Le désendettement est le fruit de deux facteurs. D’abord, en 2014 et en 2015, nous avons renégocié et remboursé de manière anticipée des emprunts non toxiques, ce qui représente environ 2 millions d’euros. Parallèlement, sur l’opération de sortie des emprunts toxiques, grâce à l’amendement au Projet de loi de finances pour 2016, un engagement de se financer auprès de la banque sur les 2 prochaines années pour financer le plan pluriannuel d’investissement, et l’aide « fonds de soutien » de 19,6 millions d’euros, nous avons également réduit l’endettement de 1 million d’euros, tout en payant 18,6 millions d’euros de pénalités (indemnités de remboursement anticipées).

Quelles économies ont été réalisées et qu'est-ce qui a changé dans la gestion de la ville ?

Depuis mon arrivée en mairie de Romans en 2014, nous sommes engagés dans une gestion entrepreneuriale de la collectivité car la ville avait besoin d’un coup de fouet après 37 ans de gouvernance de la même tendance politique.

Cela s’est d’abord manifesté par la réduction du nombre de services, de dix nous sommes passés à cinq. Ensuite, nous avons créé la Direction attractivité, développement, innovation (DADI) qui fonctionne en mode start-up avec des chefs de projet qui sont chargés de mettre en œuvre les grands projets du plan de mandat (urbanisme, développement économique…)

Dans le même temps, nous avons assigné des objectifs très importants au directeur général avec un gel des embauches sur les politiques non-prioritaires afin de dégager des moyens pour le développement de la politique de sécurité et de développement. Nous nous sommes aussi astreints à une réduction des dépenses de fonctionnement. L’effort total a permis de réduire de 7% les dépenses de la Ville (de 1.177 euros par habitant en 2014 à 1.095 euros en 2016), et de réduire la masse salariale de 1% lorsqu’elle augmente naturellement de 2%.

L’objectif n’était pas de « faire des économies » pour « faire des économies » mais de réinvestir l’argent public économisé dans des projets de développement car la ville doit reprendre son envol. Avec cette stratégie financière, nous avons augmenté l’investissement de 50% en 2015, et de 100% cette année (tendance exceptionnelle), soit un passage des dépenses d’équipement de 111 euros par habitant en 2014 à 211 euros en 2016. L’objectif est de poursuivre l’effort sur les dépenses pour maintenir cette tendance quand toutes les villes réduisent actuellement leur investissement (-6% selon S&P).
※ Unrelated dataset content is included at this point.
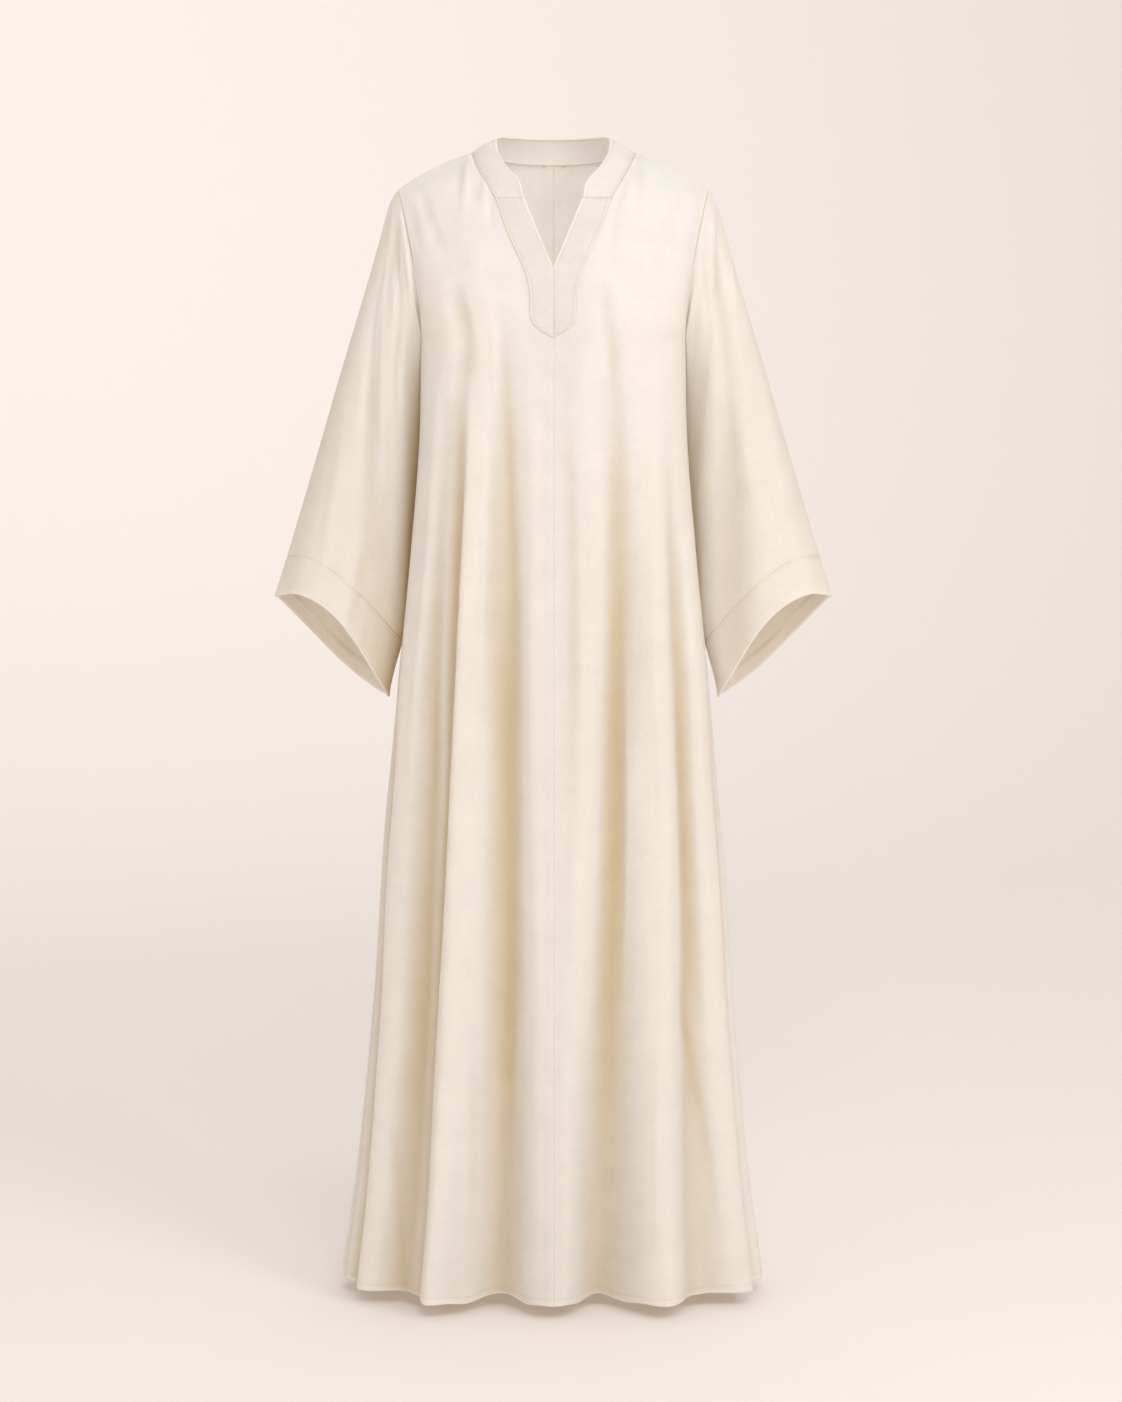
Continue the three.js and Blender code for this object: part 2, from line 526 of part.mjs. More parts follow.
/** A point of the sleeve's ring before it meets the armhole: degrees run from its outer line forwards. */
function ringPoint(degrees, share) {
  const [cos, sin] = [Math.cos(radians(degrees)), Math.sin(radians(degrees))];
  const halfX = (ring.outX(share) - ring.inX(share)) / 2;
  const halfZ = (ring.outZ(share) - ring.inZ(share)) / 2;
  const edgeY = sin > 0 ? ring.front(share) : ring.back(share);
  const y = ring.middle(share) + (edgeY - ring.middle(share)) * Math.abs(sin);
  const rise = ring.rise(share) * sin * sin * (sin > 0 ? 1 : -0.55);
  let out = 0;
  for (const fold of SLEEVE_FOLDS) {
    const low = share > 0.45;
    const t = low ? (share - 0.45) / 0.55 : share / 0.45;
    const centre = low ? fold.mid + (fold.cuff - fold.mid) * t : fold.top + (fold.mid - fold.top) * t;
    const height = low ? fold.outMid + (fold.outCuff - fold.outMid) * t
      : fold.outTop + (fold.outMid - fold.outTop) * t;
    const offset = THREE.MathUtils.euclideanModulo(degrees - centre + 180, 360) - 180;
    out += height * hump(offset, fold.halfWidth);
  }
  out *= THREE.MathUtils.smoothstep(share, 0, 0.12);
  const chord = Math.hypot(halfX, halfZ);
  return new THREE.Vector3(
    ring.outX(share) - halfX + (halfX + (out * halfX) / chord) * cos,
    y - out * sin,
    ring.outZ(share) - halfZ + (halfZ + (out * halfZ) / chord) * cos + rise,
  );
}

/** The panel and the height up its armhole that the sleeve meets at a part of the way round. */
function armholePlace(round) {
  const panel = round <= 0.5 ? 'front' : 'back';
  const row = Math.abs(1 - 2 * round) * YOKE_ROW_COUNT;
  const ups = YOKE_UPS[panel];
  const i = Math.min(Math.floor(row), YOKE_ROW_COUNT - 1);
  return { panel, up: ups[i] + (ups[i + 1] - ups[i]) * (row - i) };
}

/** A point of the sleeve: round from 0 to 1, starting at its outer line and going forwards. */
function sleevePoint(side, round, share) {
  const way = THREE.MathUtils.euclideanModulo(round, 1);
  const degrees = way * 360;
  const point = ringPoint(degrees, share);
  const { panel, up } = armholePlace(way);
  const onArmhole = bodyPoint(panel, 1, 1, up);
  const leaving = 1 - THREE.MathUtils.smoothstep(share, 0, 0.32);
  point.addScaledVector(onArmhole.sub(ringPoint(degrees, 0)), leaving);
  if (point.z < ARMPIT_Z && Math.abs(degrees - 180) < 110) {
    const limit = bodySideX(point.y, point.z) + SLEEVE_CLEARANCE;
    const over = point.x - limit;
    point.x = limit + (over + Math.hypot(over, SLEEVE_CLEARANCE)) / 2;
  }
  point.x *= side;
  return point;
}

const sleeveNormal = (side, round, share) => {
  const centre = ringPoint(0, share).add(ringPoint(180, share)).multiplyScalar(0.5);
  centre.x *= side;
  const outward = sleevePoint(side, round, share).sub(centre);
  const at = THREE.MathUtils.clamp(share, 0.01, 0.998);
  return normalOf((r, s) => sleevePoint(side, r, s), round, at, outward);
};

const seamShare = (round) =>
  CUFF_SEAM.outer + (CUFF_SEAM.inner - CUFF_SEAM.outer) * (1 - Math.cos(2 * Math.PI * round)) / 2;

/** A tube between two shares of the sleeve's length, each a function of the way round. */
function sleeveFaces(side, rows, shareAt) {
  const faces = [[], []];
  grid(rows, SLEEVE_COLUMNS, (down, round) => ({ round, share: shareAt(down, round) })).forEach((row) => {
    faces[0].push(row.map(({ round, share }) => sleevePoint(side, round, share)));
    faces[1].push(row.map(({ round, share }) => sleevePoint(side, round, share)
      .addScaledVector(sleeveNormal(side, round, share), -CLOTH_WALL)));
  });
  return faces;
}

/** Keeps the sleeve's first ring a seam's gap off the armhole's edge. */
function seatOnArmhole(side, faces) {
  const [outer, inner] = faces;
  outer[0].forEach((point, j) => {
    const { panel, up } = armholePlace(j / SLEEVE_COLUMNS);
    const seam = point.clone();
    const edge = bodyPoint(panel, side, 1, Math.min(up + 0.02, 1));
    edge.sub(bodyPoint(panel, side, 1, Math.max(up - 0.02, 0)));
    const normal = bodyNormal(panel, side, 1, Math.max(up, 0.02));
    const away = normal.clone().cross(edge).normalize();
    if (away.dot(seam.clone().sub(bodyPoint(panel, side, 0.9, up - 0.08))) < 0) away.negate();
    const shift = away.clone().multiplyScalar(SEAM_GAP).addScaledVector(normal, 2 * SEAM_GAP * (1 - up));
    point.add(shift);
    inner[0][j].add(shift);
    const short = SEAM_GAP - inner[0][j].clone().sub(seam).dot(away);
    inner[0][j].addScaledVector(away, Math.max(short, 0));
  });
}

function makeSleeve(side, name) {
  const faces = sleeveFaces(side, SLEEVE_ROWS, (down, round) => seamShare(round) * down ** 1.3);
  seatOnArmhole(side, faces);
  inset(faces, 'last row', SEAM_GAP / 2);
  return clothWall(name, faces[0], faces[1], true);
}

function makeCuff(side, name) {
  const shareAt = (down, round) => seamShare(round) + (1 - seamShare(round)) * down;
  const faces = sleeveFaces(side, CUFF_ROWS, shareAt);
  inset(faces, 'first row', SEAM_GAP / 2);
  return clothWall(name, faces[0], faces[1], true);
}

// ---- The whole garment --------------------------------------------------------------------------

const kaftan = new THREE.Group();
kaftan.add(makeCollar());
for (const [side, word] of [[-1, 'left'], [1, 'right']]) {
  kaftan.add(makePanel('front', side, `front_${word}`));
  kaftan.add(makePanel('back', side, `back_${word}`));
  kaftan.add(makeBand(side, `band_${word}`));
  kaftan.add(makeSleeve(side, `sleeve_${word}`));
  kaftan.add(makeCuff(side, `cuff_${word}`));
}

export default kaftan;
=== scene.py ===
"""Dresses the maxi kaftan: thin cream crepe with its folds, seams, turned edges and stitching."""
import math

import bpy
import numpy as np
from bpy.props import FloatProperty, FloatVectorProperty, PointerProperty
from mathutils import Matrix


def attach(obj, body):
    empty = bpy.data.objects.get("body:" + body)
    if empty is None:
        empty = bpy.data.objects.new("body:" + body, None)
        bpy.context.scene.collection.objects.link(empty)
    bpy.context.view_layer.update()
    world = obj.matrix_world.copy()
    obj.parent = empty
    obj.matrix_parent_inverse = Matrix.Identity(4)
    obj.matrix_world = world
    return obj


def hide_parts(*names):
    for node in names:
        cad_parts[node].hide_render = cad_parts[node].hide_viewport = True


bl_info = {
    "name": "Maxi Kaftan",
    "version": (1, 0, 0),
    "blender": (4, 5, 0),
    "location": "View3D > Sidebar > Kaftan",
    "description": "Builds an ankle-length crepe kaftan with a stand collar, a neck band and bell sleeves",
    "category": "Object",
}

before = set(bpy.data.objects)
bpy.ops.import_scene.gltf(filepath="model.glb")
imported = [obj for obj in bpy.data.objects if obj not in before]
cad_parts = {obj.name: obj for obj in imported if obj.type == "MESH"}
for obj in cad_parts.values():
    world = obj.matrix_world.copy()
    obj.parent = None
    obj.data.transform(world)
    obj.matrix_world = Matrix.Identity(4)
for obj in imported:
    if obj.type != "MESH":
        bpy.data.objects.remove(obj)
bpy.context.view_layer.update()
BODY = "root"
SIDES = ((-1, "left"), (1, "right"))

# ---- The kaftan's form, in millimetres: the same surface as its solids -------------------------


def rows(names, *values):
    """A table: one named column of numbers for each word."""
    return dict(zip(names.split(), np.array(values, float).T))


HEM_Z = -1436.0
ARMPIT_Z = -236.0
NECK_BAND_TOP_Z = -63.0
V_POINT_Z = -150.0
V_TOP_HALF_WIDTH = 36.0
FOLD_MIDDLE_Z = -800.0
# How sharply a row of the yoke falls away towards the shoulder point.
SHOULDER_DROP = 2.5
# The sleeve keeps off the body, leans in towards it, and its front inner side tucks behind.
SLEEVE_CLEARANCE = 0.5
SLEEVE_LEAN = 12.0
SLEEVE_TUCK = 12.0
# Where the front's hem hangs lower: the place along X, the half width, and how far down.
HEM_SWINGS = [(-106, 30, 4.5), (-38, 22, 3.5), (34, 22, 3.5), (84, 34, 6.5)]
# Millimetres in a metre, and from the armpit to the hem.
MM = 1000.0
SKIRT_LENGTH = ARMPIT_Z - HEM_Z
# Thickness of the doubled collar and cuffs, in walls of cloth.
COLLAR_LAYERS = 1.7
CUFF_LAYERS = 1.5
# How far the collar's front end stands out to meet the band, and how far down the band rises to it.
COLLAR_FLUSH = 1.6
FLUSH_REACH = 46.0
# Rows of stitches, by their distance from the band's outer edge, from the edges of the V and the collar,
# and from the cuff's seam, and how far up from the cuff's edge its facing ends.
BAND_STITCH = 3.6
NECK_STITCH = 3.4
CUFF_STITCH = 3.2
CUFF_FACING = 20.0

# Level sections of the body below the armpit.
BODY_SECTIONS = rows(
    "z half_width front back side_y power",
    (-1436, 270, 121, 150, 2, 1.00),
    (-1398, 265, 121, 148, 2, 1.00),
    (-1321, 254, 120, 144, 3, 1.00),
    (-1207, 242, 119, 138, 4, 1.00),
    (-1054, 229, 118, 131, 5, 1.00),
    (-901, 219, 117, 124, 6, 0.98),
    (-771, 207, 117, 119, 7, 0.92),
    (-655, 200, 117, 114, 8, 0.86),
    (-505, 186, 119, 110, 8, 0.79),
    (-356, 172, 121, 107, 8, 0.70),
    (-236, 167, 121, 105, 8, 0.66),
)
# Rows from the armpit up to the shoulder seam: the centre line, the armhole's point, and the bend.
FRONT_YOKE = rows(
    "z y arm_x arm_y arm_z arc power",
    (-236, -121, 167, 8, -236, 90, 0.66),
    (-206, -120.5, 166.6, -22, -224, 86, 0.70),
    (-172, -118.5, 167.3, -41, -202, 80, 0.77),
    (-140, -113, 169.5, -50, -174, 76, 0.85),
    (-105, -104, 173.5, -51, -145, 73, 0.93),
    (-70, -90, 179, -46, -116, 70, 0.98),
    (-38, -70, 184.5, -36, -90, 67, 1.00),
    (-12, -44, 190, -22, -67, 63, 1.00),
    (11.5, 5, 196, 5, -46, 60, 1.00),
)
BACK_YOKE = rows(
    "z y arm_x arm_y arm_z arc power",
    (-236, 105, 167, 8, -236, 90, 0.66),
    (-204, 107, 168, 33, -222, 84, 0.71),
    (-165, 109.5, 171, 51, -192, 78, 0.78),
    (-120, 110.5, 176, 58, -152, 73, 0.86),
    (-75, 108, 182, 55, -115, 69, 0.93),
    (-35, 99, 188, 43, -84, 66, 0.98),
    (-9, 88, 192, 30, -65, 63, 1.00),
    (1, 68, 194.5, 17, -54, 61, 1.00),
    (11.5, 5, 196, 5, -46, 60, 1.00),
)
FRONT_NECKLINE = rows("z half_width", (-63, 71), (-42, 83), (-20, 95), (0, 103))
BACK_NECKLINE = rows("z half_width", (-9, 0), (-8, 32), (-5, 66), (-2, 90), (0, 103))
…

Quels sont les prochains enjeux à relever pour votre commune ?

Après avoir reconstruit l’organisation de la collectivité et travaillé sur les process de fabrication des services publics avec l’appui d’un cabinet extérieur en 2015, nous devons maintenant travailler sur l’agilité des agents. La gestion en mode projet s’est infusée au niveau des cadres mais nous avons encore des marges d’amélioration sur le management intermédiaire. Nous travaillons donc l’ « agility management » de nos cadres intermédiaires. C’est une condition essentielle de réussite de notre objectif premier, celui de toujours plus satisfaire les usagers.

Autre actualité, la construction d’un centre technique communal unique qui devrait aussi nous permettre de renforcer la satisfaction des usagers à travers l’amélioration de l’organisation des équipes dans le domaine de l’entretien des espaces publics, de la propreté, des espaces verts…

Parallèlement, nous avons annoncé en début d’année notre volonté de travailler sur la reconnaissance du mérite des agents et la lutte contre l’absentéisme. Il s’agit de deux sujets qui nous tiennent à cœur car nous voulons encourager les agents qui travaillent et qui font des efforts à un moment où nous avons besoin d’eux. C’est aussi un enjeu financier, ne nous le cachons pas, puisque le coût de l’absentéisme dans une collectivité de 35.000 habitants comme la nôtre, est d’environ 1,5 million d’euros par an (soit 13.000 journées de travail, soit 60 agents à temps plein par an). Nous travaillons actuellement sur un modèle incitatif avec les partenaires sociaux (pour lier le versement des primes au travail effectué et à la présence de l'agent) et l’objectif est d’aboutir d’ici à la fin du 1er semestre.

Quels sont aujourd’hui les leviers qui amélioreraient l’efficacité de l’action des collectivités territoriales ?

Je constate que nous devons aller plus loin que l’approche entrepreneuriale de la gestion des collectivités locales car cette approche n’est finalement que la résultante d’un ensemble de paramètres règlementaires qui pèsent sur les gestionnaires publiques. Aujourd’hui, nous devons libérer les collectivités locales d’un certain nombre de contraintes et de freins qui nuisent à l’efficacité de leur action. Pourquoi seule l’économie d’un pays pourrait-elle être organisée de manière libérale ? Quid de son administration !

Pour moi, le frein essentiel est le statut de la fonction publique territoriale qui rigidifie fortement la gestion des ressources humaines : les collectivités locales sont les seules organisations que je connaisse où on peine à trouver des moyens de reconnaître le mérite et où le licenciement est une procédure d’exception.